Policy action specific to housing is imperative to address growing inequality driven by the housing crisis. First and foremost, housing must be made affordable, abundant and available to all. This means significantly increasing public investment in dedicated non-market housing, along with robust efforts to increase the overall supply of homes and end the shortage that has taken hold after decades of underbuilding. This must include ending the exclusionary zoning that effectively bans apartments on the vast majority of residential land in our cities and confines most new apartments to noisy, polluted roads (often at the urging of a relatively small number of vocal and influential homeowners).
Canada should also end or reform billions of dollars in harmful subsidies that advantage homeowners over renters. These include policies like exempting principal residences from the capital gains tax (costing upwards of $6 billion per year in lost revenue) and giveaways like British Columbia’s Home Owner Grant, which could be reformed into a fairer income-tested benefit for renters and owners alike.
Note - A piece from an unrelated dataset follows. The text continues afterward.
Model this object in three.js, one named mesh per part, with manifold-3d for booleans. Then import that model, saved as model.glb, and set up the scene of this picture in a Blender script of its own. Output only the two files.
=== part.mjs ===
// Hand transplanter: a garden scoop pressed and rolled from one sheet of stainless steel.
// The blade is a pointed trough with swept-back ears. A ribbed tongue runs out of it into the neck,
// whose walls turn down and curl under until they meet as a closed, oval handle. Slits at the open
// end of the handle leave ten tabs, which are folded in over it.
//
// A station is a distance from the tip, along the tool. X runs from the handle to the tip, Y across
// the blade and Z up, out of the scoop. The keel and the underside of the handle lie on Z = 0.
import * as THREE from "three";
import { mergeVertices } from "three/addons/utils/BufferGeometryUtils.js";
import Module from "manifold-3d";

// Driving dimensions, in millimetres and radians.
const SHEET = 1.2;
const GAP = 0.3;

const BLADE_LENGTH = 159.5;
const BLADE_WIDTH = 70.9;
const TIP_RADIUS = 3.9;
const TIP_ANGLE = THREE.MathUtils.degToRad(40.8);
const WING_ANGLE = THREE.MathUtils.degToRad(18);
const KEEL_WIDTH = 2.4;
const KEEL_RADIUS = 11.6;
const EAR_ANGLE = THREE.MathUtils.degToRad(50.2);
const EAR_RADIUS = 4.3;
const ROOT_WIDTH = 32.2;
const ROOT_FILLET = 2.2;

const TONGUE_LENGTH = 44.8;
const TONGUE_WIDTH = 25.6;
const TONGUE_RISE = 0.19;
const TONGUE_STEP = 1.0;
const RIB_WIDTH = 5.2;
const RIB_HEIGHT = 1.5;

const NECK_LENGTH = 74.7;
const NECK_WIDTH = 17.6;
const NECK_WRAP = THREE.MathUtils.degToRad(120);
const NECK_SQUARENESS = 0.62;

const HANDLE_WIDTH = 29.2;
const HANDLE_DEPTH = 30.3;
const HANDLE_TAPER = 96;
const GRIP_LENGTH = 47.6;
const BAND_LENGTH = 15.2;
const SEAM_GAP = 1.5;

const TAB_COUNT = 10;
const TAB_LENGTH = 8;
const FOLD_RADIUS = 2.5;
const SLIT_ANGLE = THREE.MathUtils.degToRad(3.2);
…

These subsidies not only deepen the divide between homeowners and renters, but also—in the context of the housing shortage—further inflate housing prices as more money chases too few homes.
Given the $1.7 trillion increase in residential property wealth in BC in the past two decades, the province should also consider policy options to tax the wealthiest segment of landowners to fund housing.
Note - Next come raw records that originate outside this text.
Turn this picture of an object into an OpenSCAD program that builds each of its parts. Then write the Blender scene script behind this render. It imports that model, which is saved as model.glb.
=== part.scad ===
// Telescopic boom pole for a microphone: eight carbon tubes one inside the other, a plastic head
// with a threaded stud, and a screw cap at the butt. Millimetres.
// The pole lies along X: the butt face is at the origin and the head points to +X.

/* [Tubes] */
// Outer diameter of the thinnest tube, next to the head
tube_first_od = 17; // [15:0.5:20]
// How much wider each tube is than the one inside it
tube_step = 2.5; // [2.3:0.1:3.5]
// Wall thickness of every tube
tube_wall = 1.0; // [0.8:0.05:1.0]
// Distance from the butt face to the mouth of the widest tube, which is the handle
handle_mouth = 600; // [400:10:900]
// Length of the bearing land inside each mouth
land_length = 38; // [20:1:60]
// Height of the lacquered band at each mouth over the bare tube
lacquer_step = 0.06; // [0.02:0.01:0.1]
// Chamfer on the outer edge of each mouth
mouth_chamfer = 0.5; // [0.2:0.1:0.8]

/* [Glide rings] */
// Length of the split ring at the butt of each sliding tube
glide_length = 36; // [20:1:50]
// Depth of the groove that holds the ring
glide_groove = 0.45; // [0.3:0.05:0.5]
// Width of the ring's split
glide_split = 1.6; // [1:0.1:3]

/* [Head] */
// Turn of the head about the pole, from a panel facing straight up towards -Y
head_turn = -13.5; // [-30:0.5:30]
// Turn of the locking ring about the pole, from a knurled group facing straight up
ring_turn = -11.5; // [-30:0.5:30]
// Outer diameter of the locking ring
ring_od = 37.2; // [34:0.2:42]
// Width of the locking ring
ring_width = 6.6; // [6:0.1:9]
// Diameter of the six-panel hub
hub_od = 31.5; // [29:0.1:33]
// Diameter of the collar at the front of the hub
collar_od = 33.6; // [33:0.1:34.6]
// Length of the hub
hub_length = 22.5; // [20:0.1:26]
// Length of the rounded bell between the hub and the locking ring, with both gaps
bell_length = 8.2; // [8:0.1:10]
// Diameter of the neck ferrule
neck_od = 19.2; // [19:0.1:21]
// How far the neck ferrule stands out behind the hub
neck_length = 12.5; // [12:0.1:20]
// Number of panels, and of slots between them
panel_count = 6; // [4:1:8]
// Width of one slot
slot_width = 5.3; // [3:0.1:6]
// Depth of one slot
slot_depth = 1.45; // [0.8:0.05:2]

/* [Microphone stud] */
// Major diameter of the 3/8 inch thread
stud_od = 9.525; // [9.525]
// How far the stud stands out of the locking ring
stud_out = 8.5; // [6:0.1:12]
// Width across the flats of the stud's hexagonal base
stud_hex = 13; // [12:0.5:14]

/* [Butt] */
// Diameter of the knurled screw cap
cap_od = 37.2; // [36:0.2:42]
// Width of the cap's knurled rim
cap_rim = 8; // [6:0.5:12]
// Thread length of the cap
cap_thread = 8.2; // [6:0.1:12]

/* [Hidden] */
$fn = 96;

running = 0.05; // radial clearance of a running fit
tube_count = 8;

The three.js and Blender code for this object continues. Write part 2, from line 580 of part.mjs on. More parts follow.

Under threat from the United States, Canadians appear to be ready to fight for a better country. But if the wealth and power of the super-rich is left unchecked, this won’t be possible.
If the housing crisis—and the inequality it has wrought—aren’t solved, we won’t be able to build a stronger, more self-reliant, more just society and economy. We need to rein in billionaire power and build homes for all.
There are well-researched policy solutions available if we can come together to force these issues onto the political agenda. The political will to implement them has been missing in the face of resistance from powerful interests. With a federal election upon us, these issues should be front and centre.